> _What you need to do_
In the records below, find each line containing the word "that" and copy it.

* begin *

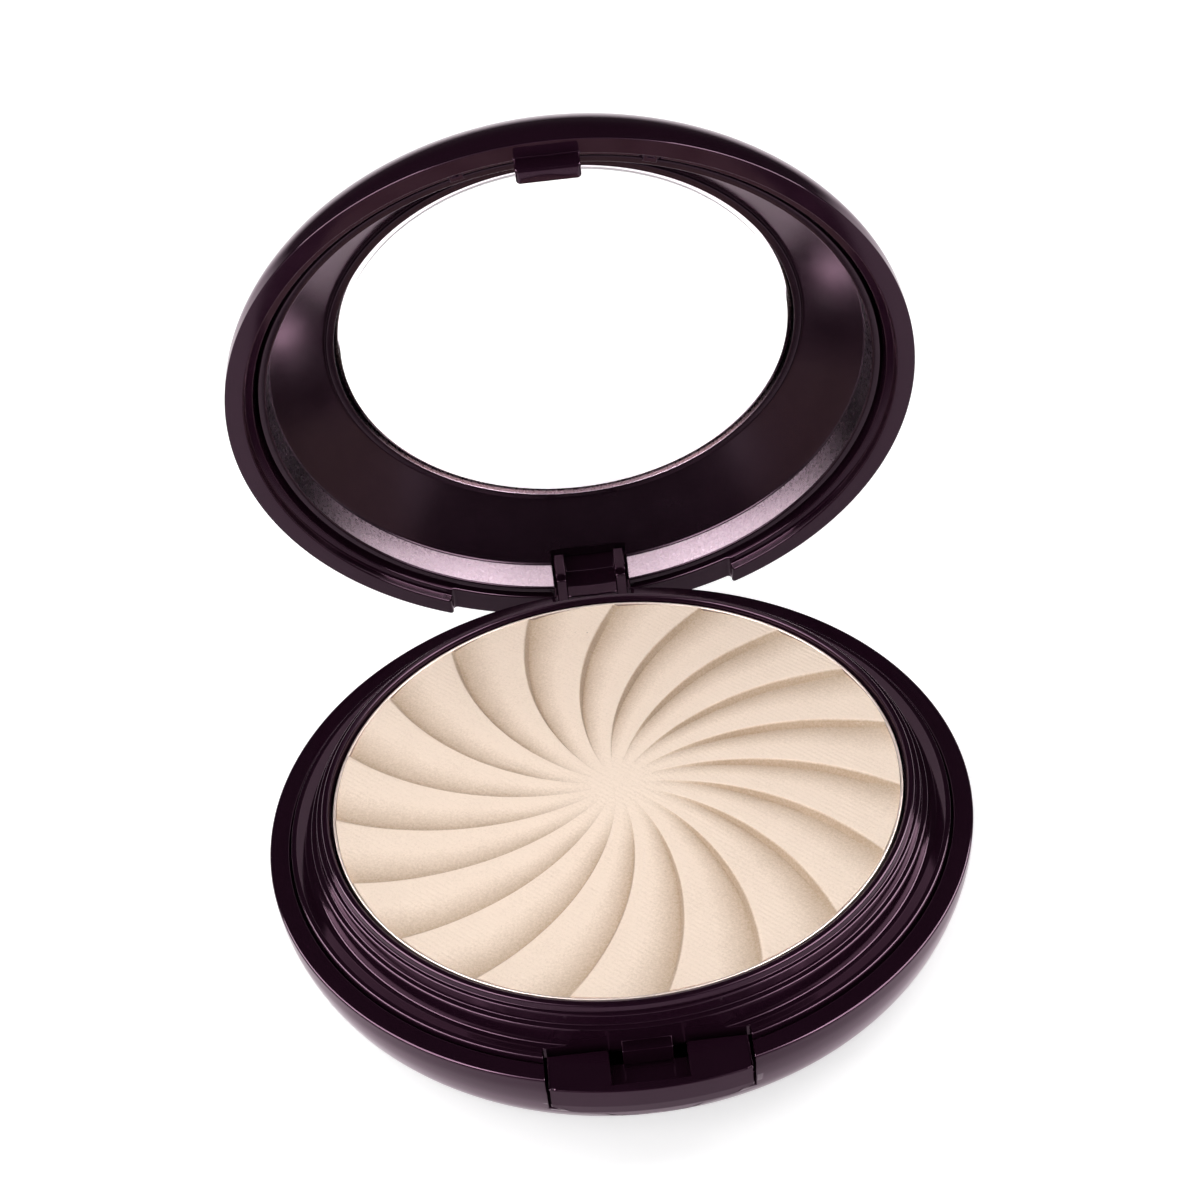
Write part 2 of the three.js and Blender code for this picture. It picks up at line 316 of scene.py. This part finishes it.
def base_tray():
    """Insert with the stepped collar round the pan, and the catch block behind the button."""
    outline = rounded([
        (0, 9.4, 0), (31.3, 9.4, 0.3), (31.7, 10.8, 0.3), (35.15, 10.8, 0.2),
        (35.15, RIM_Z + 0.56, 0.22), (34.6, RIM_Z + 0.56, 0.3), (33.6, RIM_Z + 0.2, 0.3),
        (33.0, RIM_Z + 0.25, 0.2),
        (32.75, 14.28, 0.22), (32.15, 14.38, 0.12),
        (32.0, 15.62, 0.2), (31.55, 15.62, 0.12),
        (31.35, 16.3, 0.3), (30.7, 16.3, 0.25), (30.5, 15.8, 0.2),
        (PAN_R + GAP, PAN_FLOOR - GAP, 0.1), (0, PAN_FLOOR - GAP, 0),
    ], 6)
    tray = turned("case_tray", outline)
    low = 9
    high = 14.2
    latch_half = BUTTON_HALF + GAP
    behind_button = box(-latch_half, latch_half, -BEYOND, CHORD_Y, low, high)
    cut(tray, behind_button, ear_slot(32.5, low, high))
    catch = box(-2.5, 2.5, -33.5, CHORD_Y + 0.6, POCKET_Z + GAP, RIM_Z)
    join(tray, catch)
    return soften(tray, 0.08)


def powder_pan():
    """Thin metal pan, open at the top."""
    inner = PAN_R - PAN_WALL
    pan = turned("powder_pan_shell", rounded([
        (0, PAN_FLOOR, 0), (PAN_R, PAN_FLOOR, 0.5), (PAN_R, PAN_TOP, 0.12),
        (inner, PAN_TOP, 0.12), (inner, PAN_FLOOR + PAN_WALL, 0.3), (0, PAN_FLOOR + PAN_WALL, 0),
    ]))
    return soften(pan, 0)


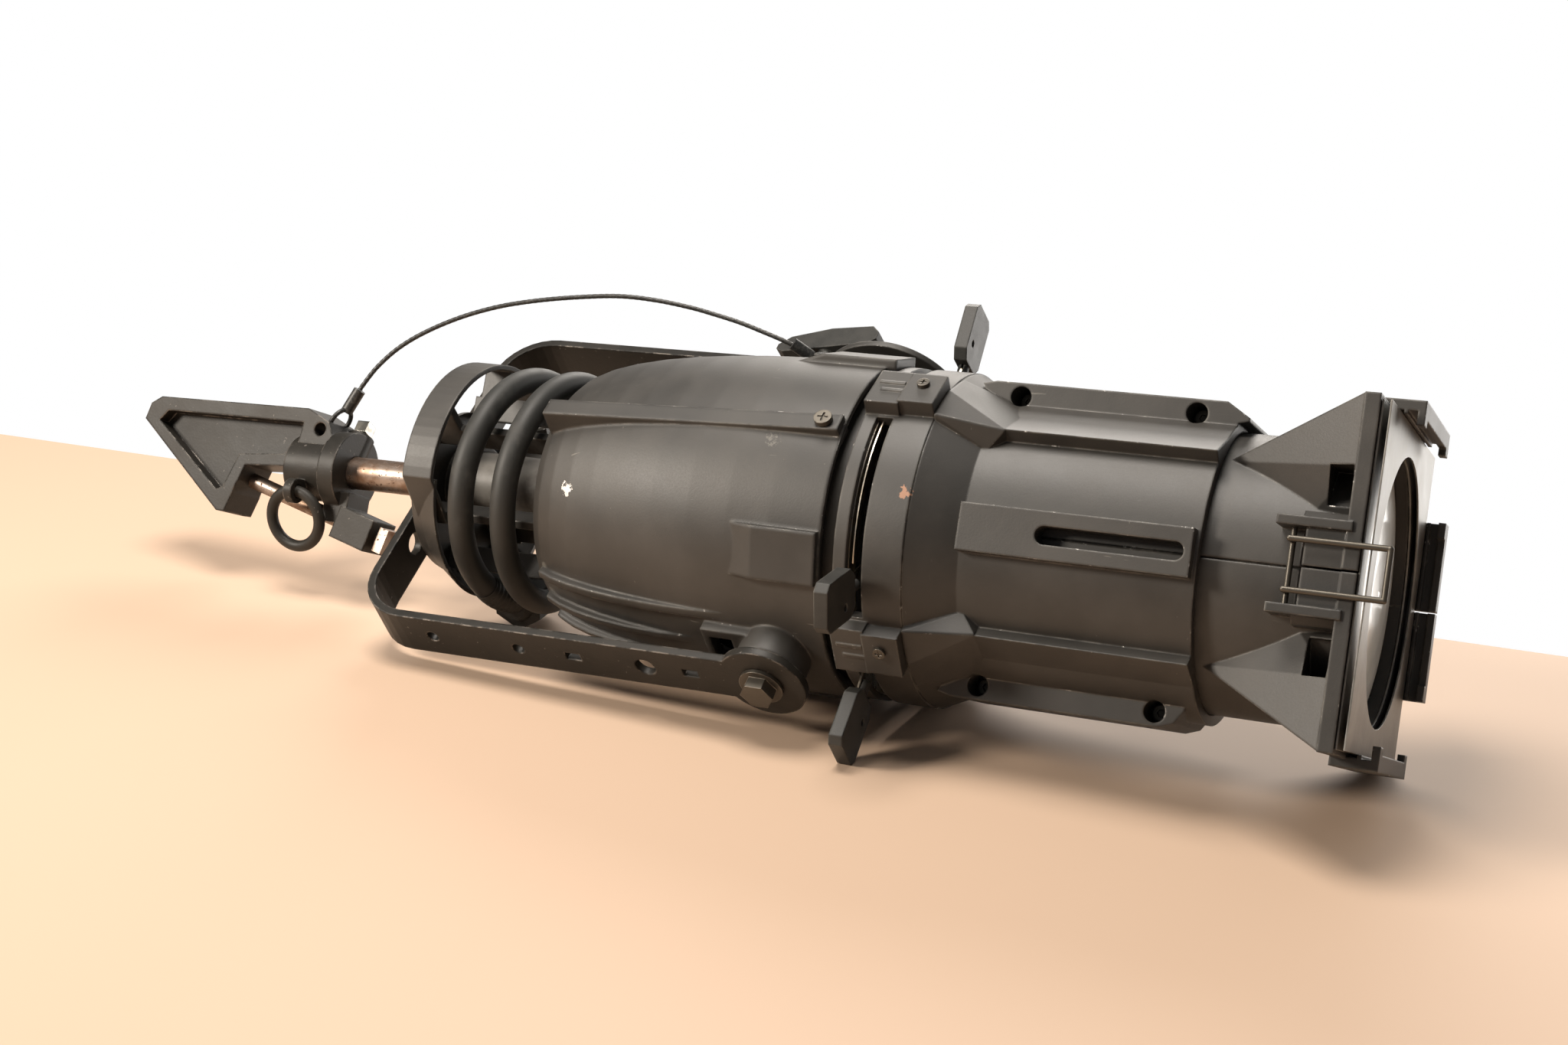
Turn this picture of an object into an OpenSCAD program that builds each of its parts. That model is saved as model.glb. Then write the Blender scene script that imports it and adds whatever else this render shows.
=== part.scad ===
// Ellipsoidal profile spotlight with yoke, hook clamp and wound lead.
// Lantern axes: X forward along the light, Z towards the barrel's top,
// tilt pivot at X = 0. lie() then lays the lantern on its side on a table.

/* [Pose] */
// Turn of the barrel in the reflector housing, degrees
barrel_turn = 35; // [15:1:45]
// Nose-up slope of the lantern's axis as it lies, degrees
lie_pitch = 3; // [0:0.5:5]
// Roll of the lantern about its axis as it lies, degrees
lie_roll = 68.5; // [62:0.5:75]
// Tilt of the yoke on its pivots as it lies, degrees
yoke_lean = 0.8; // [0:0.1:3]

/* [Reflector housing] */
// Outer radius at the front lip
house_r = 98; // [94:1:102]
// Outer radius at the tail
house_tail_r = 67; // [64:1:72]
// Front lip, ahead of the tilt pivot
house_front = 32; // [28:1:36]
// Tail, behind the tilt pivot
house_back = 165; // [155:1:175]
// Wall of the casting
house_wall = 3; // [2:0.5:4]
// Reach of the pivot bosses beyond the housing
boss_out = 8; // [7:0.5:10]

/* [Rear cap and lamp] */
// Gap between the cap and the yoke's base
cap_gap = 14; // [13:0.5:18]
// Outer radius of the eight neck posts
neck_r = 55; // [50:1:55]
// Outer radius of the cap
cap_r = 76; // [72:1:78]
// Depth of the cap
cap_depth = 25; // [20:1:26]
// Radius of the lamp envelope
lamp_r = 9; // [7:0.5:11]
// Radius of the ceramic lamp socket
socket_r = 20; // [16:1:24]

/* [Gate and shutters] */
// Outer radius of the gate ring
gate_r = 97; // [95:0.5:98]
// Length of the gate ring
gate_len = 40; // [36:1:42]
// Width of each shutter slot
slot_w = 9.6; // [9:0.1:10]
// Arc of each shutter slot, degrees
slot_arc = 70; // [60:1:74]
// Thickness of a shutter blade
blade_t = 1.2; // [0.8:0.1:1.4]
// Width of a shutter blade
blade_w = 70; // [60:1:72]
// Depth of a shutter blade
blade_d = 46; // [36:1:48]
// Thickness of a shutter grip
grip_t = 8; // [6:0.5:9]
// Width of a shutter grip
grip_w = 28; // [22:1:30]
// Length of a shutter grip
grip_len = 38; // [30:1:40]
// Radius of the gate aperture
aperture_r = 38; // [30:1:40]

/* [Barrel] */
// Outer radius of the barrel
barrel_r = 84; // [83:0.5:86]
// Length of the cone behind the barrel
cone_len = 27; // [24:1:30]
// Length of the barrel
barrel_len = 129; // [124:1:134]
// Height of the flat focus pads from the axis
pad_h = 90.6; // [89:0.2:92]
// Width of the focus pads
pad_w = 26; // [22:1:30]
// Radius of the raised shoulders beside the flanges
shoulder_r = 90.5; // [88:0.5:91]
// Half width of the low panel between the shoulders
panel_w = 53; // [50:1:54]
// Distance of the flange screws from the axis
flange_y = 81.4; // [80:0.2:83]
// Spacing of the flange screws along the barrel
flange_pitch = 100; // [90:1:104]
// Thickness of each flange
flange_t = 34; // [26:1:36]
// Width of the focus slot
focus_w = 10; // [8:0.5:11]
// Length of the focus slot
focus_len = 80; // [70:1:90]

/* [Lens tube] */
// Outer radius of the lens tube
tube_r = 77.7; // [77:0.1:77.8]
// Wall of the lens tube
tube_wall = 2.6; // [2.4:0.1:3.4]
// Half side of the square accessory holder
holder_h = 91; // [88:1:94]
// Thickness of the holder plate
holder_t = 8; // [6:1:9]
// Front face of the holder plate from the pivot
holder_x = 318; // [310:1:322]
// Radius of the holder's round opening
opening_r = 74; // [70:0.5:74.5]
// Reach of the brackets ahead of the plate
bracket_l = 17; // [15:1:20]
// Length of each bracket
bracket_w = 102; // [90:1:110]
// Half width of the latch boss
latch_w = 19; // [17:1:21]
// Height of the latch boss from the axis
latch_h = 91; // [88:0.5:93]
// Radius of the latch wire
wire_r = 1.6; // [1.2:0.1:1.8]
// Thickness of a lens rim
lens_rim = 5; // [4:0.5:6]
// Crown height of each lens
lens_crown = 7; // [5:0.5:7.5]

/* [Yoke] */
// Distance of the arms' outer faces from the pivot bosses
arm_gap = 15; // [14:0.5:18]
// Distance of the yoke's base from the pivot
yoke_len = 272; // [270:1:280]
// Width of the yoke strip
yoke_w = 31; // [28:1:36]
// Thickness of the yoke strip
yoke_t = 5; // [4:0.5:6]
// Bend radius of the yoke
yoke_bend = 34; // [28:1:40]
// Radius of the rounded arm ends
yoke_end_r = 26; // [22:1:28]
// Radius of the pivot bolts
pivot_r = 5; // [4:0.5:6]
// Radius of the tilt lock disc
lock_r = 47; // [42:1:47]
// Distance of the T-handle from the pivot
tee_back = 53; // [53:1:62]
// Length of the T-handle's bar
tee_len = 74; // [66:1:78]

/* [Clamp] */
// Radius of the steel spigot
spigot_r = 10.5; // [9:0.5:12]
// Length of spigot between the yoke and the clamp
spigot_gap = 68; // [64:1:76]
// Radius of the clamp's hub
hub_r = 21; // [19:0.5:22]
// Radius of the pipe that the hook fits
pipe_r = 21.2; // [20:0.1:22]
// Width of the hook casting
hook_w = 30; // [26:1:34]
// Radius of the pipe bolt
jaw_bolt_r = 5; // [4:0.5:5.5]
// Wire radius of the safety ring
ring_wire_r = 3.7; // [3:0.1:4]
// Mean radius of the safety ring
ring_r = 18.5; // [17:0.5:20]

/* [Cords] */
// Diameter of the power lead
lead_d = 15.5; // [13:0.5:17]
// Radius that the lead is wound at
wind_r = 68.5; // [66:0.5:70]
// Width of the plug across its flats
plug_af = 32; // [28:1:33]
// Length of the plug's body
plug_len = 40; // [34:1:42]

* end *

> _Result of the exercise_
Turn this picture of an object into an OpenSCAD program that builds each of its parts. That model is saved as model.glb. Then write the Blender scene script that imports it and adds whatever else this render shows.
// Radius of the pipe that the hook fits
// Radius that the lead is wound at